Bridges Program introduces culturally diverse, high-achieving students to Miami

By Margo Kissell, university news and communications,


Tori Collins, a junior international studies major, was a Bridges Program participant in 2012. She remains active with Bridges through her involvement with Miami Ambassadors Creating Change.

Tori Collins was considering mostly out-of-state universities when she was a senior at a suburban Toledo high school.

Her parents and high school counselor urged her to look closely at schools in Ohio, too, specifically Miami University.

At her counselor's suggestion, Collins signed up for Miami's Bridges Program, an overnight visit program for high-achieving high school seniors who have a commitment to and appreciation for cultural diversity. She instantly liked what she saw.

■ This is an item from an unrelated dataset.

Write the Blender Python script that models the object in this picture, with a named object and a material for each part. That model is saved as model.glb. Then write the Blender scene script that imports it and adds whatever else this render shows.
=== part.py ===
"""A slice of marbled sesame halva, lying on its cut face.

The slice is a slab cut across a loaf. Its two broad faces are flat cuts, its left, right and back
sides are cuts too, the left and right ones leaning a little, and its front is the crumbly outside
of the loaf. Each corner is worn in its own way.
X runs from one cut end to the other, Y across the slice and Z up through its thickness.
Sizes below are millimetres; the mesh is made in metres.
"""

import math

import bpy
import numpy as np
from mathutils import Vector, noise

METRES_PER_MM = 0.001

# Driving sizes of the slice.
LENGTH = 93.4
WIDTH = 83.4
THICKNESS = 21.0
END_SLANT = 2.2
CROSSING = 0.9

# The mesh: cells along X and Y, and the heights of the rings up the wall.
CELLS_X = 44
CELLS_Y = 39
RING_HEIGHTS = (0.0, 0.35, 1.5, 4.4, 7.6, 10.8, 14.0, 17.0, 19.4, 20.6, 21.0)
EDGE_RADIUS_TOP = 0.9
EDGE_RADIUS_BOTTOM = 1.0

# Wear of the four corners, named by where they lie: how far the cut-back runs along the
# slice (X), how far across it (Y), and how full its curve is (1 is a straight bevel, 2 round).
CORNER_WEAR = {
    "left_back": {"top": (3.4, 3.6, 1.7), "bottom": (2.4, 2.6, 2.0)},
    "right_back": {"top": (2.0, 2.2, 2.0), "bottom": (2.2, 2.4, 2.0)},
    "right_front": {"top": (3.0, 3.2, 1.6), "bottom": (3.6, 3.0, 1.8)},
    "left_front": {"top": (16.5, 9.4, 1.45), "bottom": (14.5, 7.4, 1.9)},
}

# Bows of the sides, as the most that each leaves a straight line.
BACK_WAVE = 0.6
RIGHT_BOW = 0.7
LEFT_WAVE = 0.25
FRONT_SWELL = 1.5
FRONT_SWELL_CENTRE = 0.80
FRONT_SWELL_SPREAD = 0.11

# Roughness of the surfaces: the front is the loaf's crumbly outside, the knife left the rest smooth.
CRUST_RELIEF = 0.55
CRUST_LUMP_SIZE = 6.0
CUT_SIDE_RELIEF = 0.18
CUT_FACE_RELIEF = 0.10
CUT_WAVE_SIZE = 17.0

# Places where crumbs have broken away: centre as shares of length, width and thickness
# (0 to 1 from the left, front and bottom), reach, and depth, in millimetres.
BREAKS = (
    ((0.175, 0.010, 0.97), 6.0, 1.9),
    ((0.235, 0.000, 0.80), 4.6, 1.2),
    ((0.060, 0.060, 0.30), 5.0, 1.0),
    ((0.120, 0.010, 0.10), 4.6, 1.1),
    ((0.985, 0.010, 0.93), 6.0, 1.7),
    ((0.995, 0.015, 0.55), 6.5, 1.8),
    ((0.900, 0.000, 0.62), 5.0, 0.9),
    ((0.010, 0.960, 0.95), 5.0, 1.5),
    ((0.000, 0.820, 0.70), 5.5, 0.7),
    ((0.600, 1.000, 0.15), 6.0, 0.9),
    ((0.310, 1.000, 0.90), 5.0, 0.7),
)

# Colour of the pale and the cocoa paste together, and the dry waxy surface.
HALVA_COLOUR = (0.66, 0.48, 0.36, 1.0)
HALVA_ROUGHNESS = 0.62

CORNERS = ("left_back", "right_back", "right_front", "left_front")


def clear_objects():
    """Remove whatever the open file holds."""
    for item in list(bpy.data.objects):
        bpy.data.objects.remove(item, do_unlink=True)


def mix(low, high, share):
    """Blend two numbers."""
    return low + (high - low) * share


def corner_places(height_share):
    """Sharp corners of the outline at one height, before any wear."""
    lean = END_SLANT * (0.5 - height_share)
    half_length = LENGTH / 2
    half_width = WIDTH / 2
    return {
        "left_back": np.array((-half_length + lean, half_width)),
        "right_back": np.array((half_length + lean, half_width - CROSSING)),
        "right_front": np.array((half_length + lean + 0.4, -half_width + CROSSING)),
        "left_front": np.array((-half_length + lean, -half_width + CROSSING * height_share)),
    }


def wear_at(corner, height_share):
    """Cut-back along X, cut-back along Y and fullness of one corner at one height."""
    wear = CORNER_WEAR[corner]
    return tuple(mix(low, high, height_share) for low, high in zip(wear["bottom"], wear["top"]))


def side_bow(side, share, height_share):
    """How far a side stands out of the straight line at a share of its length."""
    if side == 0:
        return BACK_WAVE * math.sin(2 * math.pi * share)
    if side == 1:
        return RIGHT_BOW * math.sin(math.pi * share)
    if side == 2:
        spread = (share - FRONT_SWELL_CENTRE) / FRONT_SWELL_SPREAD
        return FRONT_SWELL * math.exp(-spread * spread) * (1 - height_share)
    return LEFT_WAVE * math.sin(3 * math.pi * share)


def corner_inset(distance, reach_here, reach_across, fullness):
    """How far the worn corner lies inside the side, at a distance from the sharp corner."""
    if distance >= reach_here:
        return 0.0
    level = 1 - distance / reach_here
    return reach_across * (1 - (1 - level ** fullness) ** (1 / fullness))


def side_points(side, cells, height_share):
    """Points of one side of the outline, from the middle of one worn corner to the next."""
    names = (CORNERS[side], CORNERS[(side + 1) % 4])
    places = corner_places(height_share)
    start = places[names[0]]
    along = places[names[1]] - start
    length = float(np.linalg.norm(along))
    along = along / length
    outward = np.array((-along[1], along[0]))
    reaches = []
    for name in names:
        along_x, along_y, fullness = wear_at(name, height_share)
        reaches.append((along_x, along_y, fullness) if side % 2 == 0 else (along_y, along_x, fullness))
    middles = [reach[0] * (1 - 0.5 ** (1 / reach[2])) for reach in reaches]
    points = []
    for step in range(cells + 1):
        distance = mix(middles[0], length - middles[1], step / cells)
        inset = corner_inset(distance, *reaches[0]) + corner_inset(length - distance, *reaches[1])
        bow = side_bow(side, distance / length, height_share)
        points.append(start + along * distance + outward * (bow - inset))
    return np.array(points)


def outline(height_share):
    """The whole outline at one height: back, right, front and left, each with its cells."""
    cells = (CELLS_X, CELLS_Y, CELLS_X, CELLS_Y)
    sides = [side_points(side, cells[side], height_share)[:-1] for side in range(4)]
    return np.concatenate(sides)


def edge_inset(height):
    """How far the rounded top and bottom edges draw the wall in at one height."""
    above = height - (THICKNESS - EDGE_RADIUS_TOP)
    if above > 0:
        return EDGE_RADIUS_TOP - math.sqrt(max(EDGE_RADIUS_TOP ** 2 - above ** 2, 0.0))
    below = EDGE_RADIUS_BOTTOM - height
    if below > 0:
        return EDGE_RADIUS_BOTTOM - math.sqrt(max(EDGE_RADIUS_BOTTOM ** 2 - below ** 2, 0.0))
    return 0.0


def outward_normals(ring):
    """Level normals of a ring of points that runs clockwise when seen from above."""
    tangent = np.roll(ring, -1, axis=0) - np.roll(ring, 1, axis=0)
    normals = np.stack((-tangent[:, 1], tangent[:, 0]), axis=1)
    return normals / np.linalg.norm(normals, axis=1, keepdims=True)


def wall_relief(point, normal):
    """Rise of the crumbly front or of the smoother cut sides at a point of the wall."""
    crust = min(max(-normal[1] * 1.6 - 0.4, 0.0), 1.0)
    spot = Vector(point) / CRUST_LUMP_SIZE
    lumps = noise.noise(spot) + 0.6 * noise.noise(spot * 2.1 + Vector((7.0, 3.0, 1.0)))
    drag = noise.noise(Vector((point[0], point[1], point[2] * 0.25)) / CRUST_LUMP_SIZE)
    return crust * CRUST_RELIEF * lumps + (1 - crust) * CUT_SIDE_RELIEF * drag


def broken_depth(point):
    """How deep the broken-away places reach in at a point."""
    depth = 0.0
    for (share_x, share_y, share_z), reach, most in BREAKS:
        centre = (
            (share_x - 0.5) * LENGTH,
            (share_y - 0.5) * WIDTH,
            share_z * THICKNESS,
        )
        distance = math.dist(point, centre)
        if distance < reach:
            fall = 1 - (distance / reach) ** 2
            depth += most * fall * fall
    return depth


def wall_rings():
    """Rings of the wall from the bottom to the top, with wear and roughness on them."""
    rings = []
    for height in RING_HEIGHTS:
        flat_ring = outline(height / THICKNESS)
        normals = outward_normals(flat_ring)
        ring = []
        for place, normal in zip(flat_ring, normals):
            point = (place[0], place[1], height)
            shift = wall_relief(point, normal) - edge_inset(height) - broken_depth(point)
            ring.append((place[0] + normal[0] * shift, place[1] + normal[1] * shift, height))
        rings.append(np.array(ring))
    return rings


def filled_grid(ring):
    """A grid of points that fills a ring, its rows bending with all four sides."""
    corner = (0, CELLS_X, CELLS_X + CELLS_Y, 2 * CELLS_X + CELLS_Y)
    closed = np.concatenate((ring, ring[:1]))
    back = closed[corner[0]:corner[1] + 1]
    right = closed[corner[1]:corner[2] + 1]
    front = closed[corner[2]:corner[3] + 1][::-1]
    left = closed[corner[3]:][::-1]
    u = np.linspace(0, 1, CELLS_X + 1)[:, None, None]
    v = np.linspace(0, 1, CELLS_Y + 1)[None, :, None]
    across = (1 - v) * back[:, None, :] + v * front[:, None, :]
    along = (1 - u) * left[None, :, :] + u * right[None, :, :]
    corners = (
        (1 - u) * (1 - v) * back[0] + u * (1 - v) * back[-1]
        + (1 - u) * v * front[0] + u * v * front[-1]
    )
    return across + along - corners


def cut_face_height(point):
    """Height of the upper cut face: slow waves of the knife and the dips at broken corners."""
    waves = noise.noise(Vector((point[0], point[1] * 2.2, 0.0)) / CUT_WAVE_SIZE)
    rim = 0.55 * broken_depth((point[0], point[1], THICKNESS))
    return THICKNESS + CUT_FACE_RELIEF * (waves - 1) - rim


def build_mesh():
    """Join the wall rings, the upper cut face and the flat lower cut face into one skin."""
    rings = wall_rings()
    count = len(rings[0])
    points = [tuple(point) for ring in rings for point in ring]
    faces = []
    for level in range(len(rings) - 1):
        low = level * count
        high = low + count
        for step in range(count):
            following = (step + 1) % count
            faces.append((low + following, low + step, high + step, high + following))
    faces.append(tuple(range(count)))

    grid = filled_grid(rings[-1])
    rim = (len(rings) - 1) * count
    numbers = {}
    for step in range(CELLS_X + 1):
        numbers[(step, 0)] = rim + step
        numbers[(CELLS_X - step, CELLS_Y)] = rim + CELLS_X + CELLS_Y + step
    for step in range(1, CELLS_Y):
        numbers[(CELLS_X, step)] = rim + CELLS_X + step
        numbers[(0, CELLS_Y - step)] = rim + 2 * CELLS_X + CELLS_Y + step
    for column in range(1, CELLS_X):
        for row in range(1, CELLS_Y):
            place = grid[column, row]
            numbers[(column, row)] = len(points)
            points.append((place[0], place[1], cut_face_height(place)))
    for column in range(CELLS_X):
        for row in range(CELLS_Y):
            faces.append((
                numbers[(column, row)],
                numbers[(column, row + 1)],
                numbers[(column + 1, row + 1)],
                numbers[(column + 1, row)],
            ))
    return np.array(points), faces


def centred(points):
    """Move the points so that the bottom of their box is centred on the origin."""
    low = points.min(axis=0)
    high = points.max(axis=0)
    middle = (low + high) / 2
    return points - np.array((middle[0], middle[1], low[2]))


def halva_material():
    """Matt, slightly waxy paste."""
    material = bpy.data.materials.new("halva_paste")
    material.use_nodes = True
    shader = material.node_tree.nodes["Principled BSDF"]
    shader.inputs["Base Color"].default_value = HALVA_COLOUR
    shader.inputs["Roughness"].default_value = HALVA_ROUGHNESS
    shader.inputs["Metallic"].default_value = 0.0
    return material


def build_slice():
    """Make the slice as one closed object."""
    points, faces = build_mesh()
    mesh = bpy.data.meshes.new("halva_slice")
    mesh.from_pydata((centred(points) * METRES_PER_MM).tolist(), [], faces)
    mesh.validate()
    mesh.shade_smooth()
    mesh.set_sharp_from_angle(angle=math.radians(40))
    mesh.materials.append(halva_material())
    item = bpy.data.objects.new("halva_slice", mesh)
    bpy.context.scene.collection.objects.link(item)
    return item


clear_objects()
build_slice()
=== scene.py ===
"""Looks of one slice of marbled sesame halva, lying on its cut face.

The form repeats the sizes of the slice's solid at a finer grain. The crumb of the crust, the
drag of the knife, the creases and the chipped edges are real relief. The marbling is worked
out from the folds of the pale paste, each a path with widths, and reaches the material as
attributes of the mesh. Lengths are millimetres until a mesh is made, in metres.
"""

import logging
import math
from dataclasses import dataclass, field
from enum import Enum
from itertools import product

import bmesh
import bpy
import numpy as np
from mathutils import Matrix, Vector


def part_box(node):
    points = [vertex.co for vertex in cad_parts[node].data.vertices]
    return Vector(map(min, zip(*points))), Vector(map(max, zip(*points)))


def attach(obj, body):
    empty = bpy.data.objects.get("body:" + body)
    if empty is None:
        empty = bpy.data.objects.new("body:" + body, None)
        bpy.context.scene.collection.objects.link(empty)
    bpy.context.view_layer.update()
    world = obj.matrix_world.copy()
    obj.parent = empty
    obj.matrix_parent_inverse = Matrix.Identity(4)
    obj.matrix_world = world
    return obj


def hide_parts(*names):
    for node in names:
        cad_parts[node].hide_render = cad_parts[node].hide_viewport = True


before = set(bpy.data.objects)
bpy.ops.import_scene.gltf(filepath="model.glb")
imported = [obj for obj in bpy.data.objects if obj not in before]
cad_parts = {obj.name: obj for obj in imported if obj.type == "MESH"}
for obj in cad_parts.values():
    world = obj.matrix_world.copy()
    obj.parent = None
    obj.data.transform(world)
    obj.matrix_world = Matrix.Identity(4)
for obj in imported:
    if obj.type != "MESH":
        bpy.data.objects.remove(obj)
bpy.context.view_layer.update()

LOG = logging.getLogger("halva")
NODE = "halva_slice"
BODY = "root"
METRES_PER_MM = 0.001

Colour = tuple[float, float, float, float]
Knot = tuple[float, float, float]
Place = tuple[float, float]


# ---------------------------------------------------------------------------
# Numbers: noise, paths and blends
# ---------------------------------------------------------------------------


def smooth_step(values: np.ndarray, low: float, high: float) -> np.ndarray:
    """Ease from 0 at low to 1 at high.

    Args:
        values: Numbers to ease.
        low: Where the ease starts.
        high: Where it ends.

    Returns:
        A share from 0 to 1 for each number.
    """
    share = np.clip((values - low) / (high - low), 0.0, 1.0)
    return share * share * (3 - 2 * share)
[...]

"The ‘aha’ moment came when we pulled up right by Pulley Tower," she said, recalling seeing the red brick buildings, the changing leaves and students walking to class during that fall semester in 2012.

Over the next two days, she discovered what else the university had to offer and came away feeling like "they genuinely wanted me to come to Miami." She applied and was accepted, receiving a $10,000 Bridges scholarship over four years.

Collins is now a junior international studies major with a minor in international business and is active in several student organizations. 

Experiencing Miami


Participants in the 2014 Bridges Program worked in a lab with Michael Kennedy, Ohio Eminent Scholar in Structural Biology (Scott Kissell).

More than 600 high school students participated in this year's Bridges Program. Students came from Columbus and Chillicothe; Dayton and Cincinnati; Cleveland, Akron and Toledo; and out of state.

They spend one night in a residence hall, eat at the Western Dining Commons, tour the campus, learn about programs and activities and have a chance to interact with students, faculty and staff. Academic modules give them a classroom experience.

Mariana Huerta, a student from Troy High School interested in engineering and computing, enjoyed touring the engineering facilities. "I thought they were really cool," she said.

It was looking through an electron microscope that wowed Brennan Henry from Springfield's Kenton Ridge High School.

"It's one of those things you hear about but never think you'll get to use," he said.

Friends Sierra Evans and Raynasha Cannon, both students at the Cincinnati State STEM Academy, came together. They stayed at McFarland Hall with a student host. By the end of the Monday luncheon, both said Miami had climbed up their short lists to become their No. 1 choice for where they hope to spend the next four years.

Evans said she's been to other colleges in Ohio and elsewhere, "but this right here, it seems like home," she said. "It just makes me feel good to be here."

Increasing diversity


Raynasha Cannon and Sierra Evans, students at Cincinnati State STEM Academy, participated in the Bridges Program this fall.

The Bridges Program, introduced in 2007 for students entering Miami during fall 2008, has contributed to increasing diversity at Miami. It was expanded to out-of-state students in 2010.

Many who visit campus during the program end up applying, according to statistics from the office of admission, which runs the program.

Forty-one of the 95 Bridges participants who visited in 2008 enrolled at Miami in fall 2009.

Last year, 588 of the 607 (97 percent) applied to Miami. Of those, 510 (87 percent) were accepted and 256 (50 percent) are first-year students this fall.

Interest in the program has been growing, up from 102 applicants the first year to 1,194 last year.

Northmont High School senior Jordan Aguilar was among eight students who visited this semester from his school north of Dayton.

"It's a great opportunity to see what campus is like," he said.

Northmont guidance counselor Beth Kessler said recently that four of the five students who report to her have since applied to Miami.

"I think it's just drawing the students to campus. That's a huge thing," she said, adding that many find the scholarship potential appealing, too.

2015 Bridges Program key metrics

Source: office of admission (View another chart that shows the overall program impact from its beginning. See online.)

Students who successfully complete the program, apply and are accepted for fall 2016 admission, and enroll full time at Miami University's Oxford campus, will be eligible to receive a scholarship. Last year, Bridges Program participants received scholarships ranging from $2,500 to full tuition annually.

President David Hodge welcomed Bridges Program students during Armstrong Student Center luncheons, where they dined with faculty and staff members.

"I think the most important part about Miami is the incredible set of opportunities that you have here," Hodge told students from Cincinnati and Dayton. "Miami seems to work best for students who like to seize those opportunities. The fact that all of you are here today says that you already passed that first hurdle, that you've demonstrated your desire to seize those opportunities."

Collins has done just that. She serves as public relations chair for Miami Ambassadors Creating Change, social culture chair for the Black Student Action Association and vice president for the Black President's Caucus, which focuses on retaining diverse students.

Despite her busy schedule, she has remained active with the Bridges Program. "I remember the impact it made on me, and if I can be a part of making an impact on them, that makes the entire experience worthwhile."